● **EXERCISE GOAL**
Copy all lines that contain the word "axes".

● **DATASET SECTION**
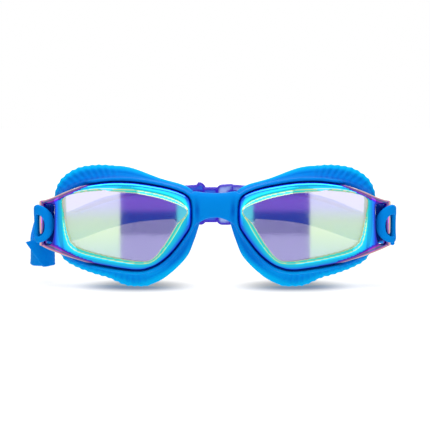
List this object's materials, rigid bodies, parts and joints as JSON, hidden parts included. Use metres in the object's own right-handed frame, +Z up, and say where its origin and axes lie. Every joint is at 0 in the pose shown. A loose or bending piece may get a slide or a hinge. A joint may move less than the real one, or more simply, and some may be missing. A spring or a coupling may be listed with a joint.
{
  "type": "swim goggles",
  "caption": "Swim goggles: mirrored lenses in a one-piece silicone frame, with a silicone strap that closes behind the head in a clasp.",
  "frame": {"origin": "middle of the footprint, on the surface that the goggles stand on", "axes": "+Z up, +X to the wearer's left, -Y forward, the way the wearer looks"},
  "size_m": [0.1709, 0.13, 0.0534],
  "materials": {
    "silicone": "satin",
    "mirror_lens": "mirror coated",
    "clasp": "translucent"
  },
  "bodies": {
    "front": {"frame_skirt": "silicone", "lens_left": "mirror_lens", "lens_right": "mirror_lens"},
    "left_strap": {"strap_left": "silicone"},
    "right_strap": {"strap_right": "silicone"},
    "left_clasp": {"clasp_socket": "clasp"},
    "right_clasp": {"clasp_plug": "clasp"}
  },
  "joints": [
    {"name": "left_strap_swivel", "type": "hinge", "parent": "front", "child": "left_strap", "pos_m": [-0.075, -0.04717, 0.0278], "axis": [0, 0, 1], "range_deg": [0, 110]},
    {"name": "right_strap_swivel", "type": "hinge", "parent": "front", "child": "right_strap", "pos_m": [0.075, -0.04717, 0.0278], "axis": [0, 0, -1], "range_deg": [0, 110]},
    {"name": "left_strap_length", "type": "slide", "parent": "left_strap", "child": "left_clasp", "axis": [0, 1, 0], "range_m": [-0.015, 0.025], "deforming": ["strap_left"]},
    {"name": "right_strap_length", "type": "slide", "parent": "right_strap", "child": "right_clasp", "axis": [0, 1, 0], "range_m": [-0.015, 0.025], "deforming": ["strap_right"]}
  ],
  "couplings": [
    {"joint": "right_strap_swivel", "follows": "left_strap_swivel", "ratio": 1},
    {"joint": "right_strap_length", "follows": "left_strap_length", "ratio": 1}
  ]
}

● **RESULT OF THE TASK**
List this object's materials, rigid bodies, parts and joints as JSON, hidden parts included. Use metres in the object's own right-handed frame, +Z up, and say where its origin and axes lie. Every joint is at 0 in the pose shown. A loose or bending piece may get a slide or a hinge. A joint may move less than the real one, or more simply, and some may be missing. A spring or a coupling may be listed with a joint.
  "frame": {"origin": "middle of the footprint, on the surface that the goggles stand on", "axes": "+Z up, +X to the wearer's left, -Y forward, the way the wearer looks"},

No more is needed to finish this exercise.